-------- Listed records --------

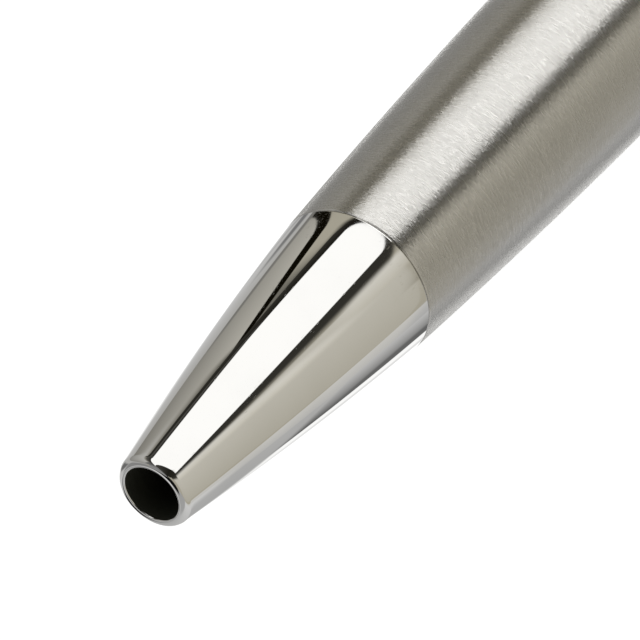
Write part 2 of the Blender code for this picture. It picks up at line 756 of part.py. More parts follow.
def clip_side():
    """Return the clip's side view as (radius, height): root, bend, straight arm, touch and flare."""
    top = CLIP_RING_END
    end = top - CLIP_LENGTH
    touch = end + CLIP_FLARE_LENGTH
    ramp_top = touch + CLIP_RAMP_LENGTH
    touch_radius = BODY_RADIUS + CLIP_TOUCH_GAP
    drop = CLIP_INNER_RADIUS - touch_radius
    inner = []
    for step in range(RAMP_STEPS + 1):
        share = step / RAMP_STEPS
        radius = CLIP_INNER_RADIUS - drop * (1 - math.cos(math.pi * share)) / 2
        inner.append((radius, ramp_top - CLIP_RAMP_LENGTH * share))
    for step in range(1, FLARE_STEPS + 1):
        share = step / FLARE_STEPS
        inner.append((touch_radius + CLIP_FLARE_HEIGHT * share**2, touch - CLIP_FLARE_LENGTH * share))
    outer = [(radius + CLIP_THICKNESS, height) for radius, height in inner]
    bend = (CLIP_OUTER_RADIUS - CLIP_BEND_RADIUS, top - CLIP_BEND_RADIUS)
    return [
        (CLIP_ROOT_RADIUS, top - CLIP_THICKNESS),
        (CLIP_ROOT_RADIUS, top),
        *arc(bend, CLIP_BEND_RADIUS, 90, 0, ARC_STEPS),
        *outer,
        *reversed(inner),
        *arc(bend, CLIP_BEND_RADIUS - CLIP_THICKNESS, 0, 90, ARC_STEPS),
    ]


def clip_width_share(height):
    """Return how wide the clip is at a height, as a share of its full width."""
    below = CLIP_RING_END - height
    taper = 1 - (1 - CLIP_TIP_WIDTH_SHARE) * below / CLIP_LENGTH
    into_end = max(0.0, below - (CLIP_LENGTH - CLIP_TIP_ROUNDING)) / CLIP_TIP_ROUNDING
    rounding = math.sqrt(1 - (1 - CLIP_TIP_END_SHARE**2) * into_end**2)
    return taper * rounding


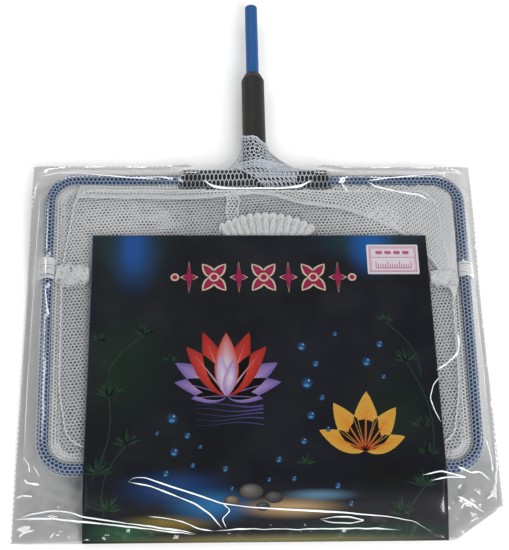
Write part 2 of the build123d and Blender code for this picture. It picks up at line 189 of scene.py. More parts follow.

--------

_Task details_
All of the lines above need to be given again exactly.

_The solution_
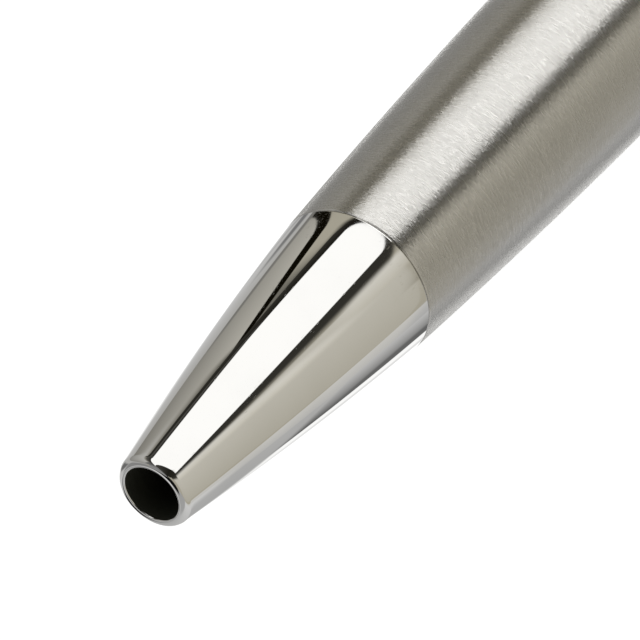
Write part 2 of the Blender code for this picture. It picks up at line 756 of part.py. More parts follow.
def clip_side():
    """Return the clip's side view as (radius, height): root, bend, straight arm, touch and flare."""
    top = CLIP_RING_END
    end = top - CLIP_LENGTH
    touch = end + CLIP_FLARE_LENGTH
    ramp_top = touch + CLIP_RAMP_LENGTH
    touch_radius = BODY_RADIUS + CLIP_TOUCH_GAP
    drop = CLIP_INNER_RADIUS - touch_radius
    inner = []
    for step in range(RAMP_STEPS + 1):
        share = step / RAMP_STEPS
        radius = CLIP_INNER_RADIUS - drop * (1 - math.cos(math.pi * share)) / 2
        inner.append((radius, ramp_top - CLIP_RAMP_LENGTH * share))
    for step in range(1, FLARE_STEPS + 1):
        share = step / FLARE_STEPS
        inner.append((touch_radius + CLIP_FLARE_HEIGHT * share**2, touch - CLIP_FLARE_LENGTH * share))
    outer = [(radius + CLIP_THICKNESS, height) for radius, height in inner]
    bend = (CLIP_OUTER_RADIUS - CLIP_BEND_RADIUS, top - CLIP_BEND_RADIUS)
    return [
        (CLIP_ROOT_RADIUS, top - CLIP_THICKNESS),
        (CLIP_ROOT_RADIUS, top),
        *arc(bend, CLIP_BEND_RADIUS, 90, 0, ARC_STEPS),
        *outer,
        *reversed(inner),
        *arc(bend, CLIP_BEND_RADIUS - CLIP_THICKNESS, 0, 90, ARC_STEPS),
    ]


def clip_width_share(height):
    """Return how wide the clip is at a height, as a share of its full width."""
    below = CLIP_RING_END - height
    taper = 1 - (1 - CLIP_TIP_WIDTH_SHARE) * below / CLIP_LENGTH
    into_end = max(0.0, below - (CLIP_LENGTH - CLIP_TIP_ROUNDING)) / CLIP_TIP_ROUNDING
    rounding = math.sqrt(1 - (1 - CLIP_TIP_END_SHARE**2) * into_end**2)
    return taper * rounding


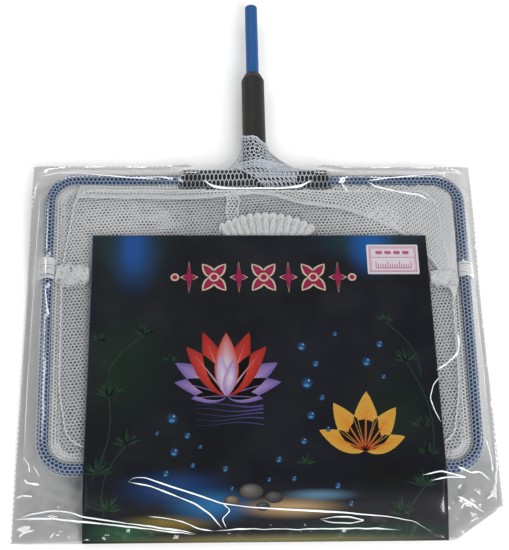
Write part 2 of the build123d and Blender code for this picture. It picks up at line 189 of scene.py. More parts follow.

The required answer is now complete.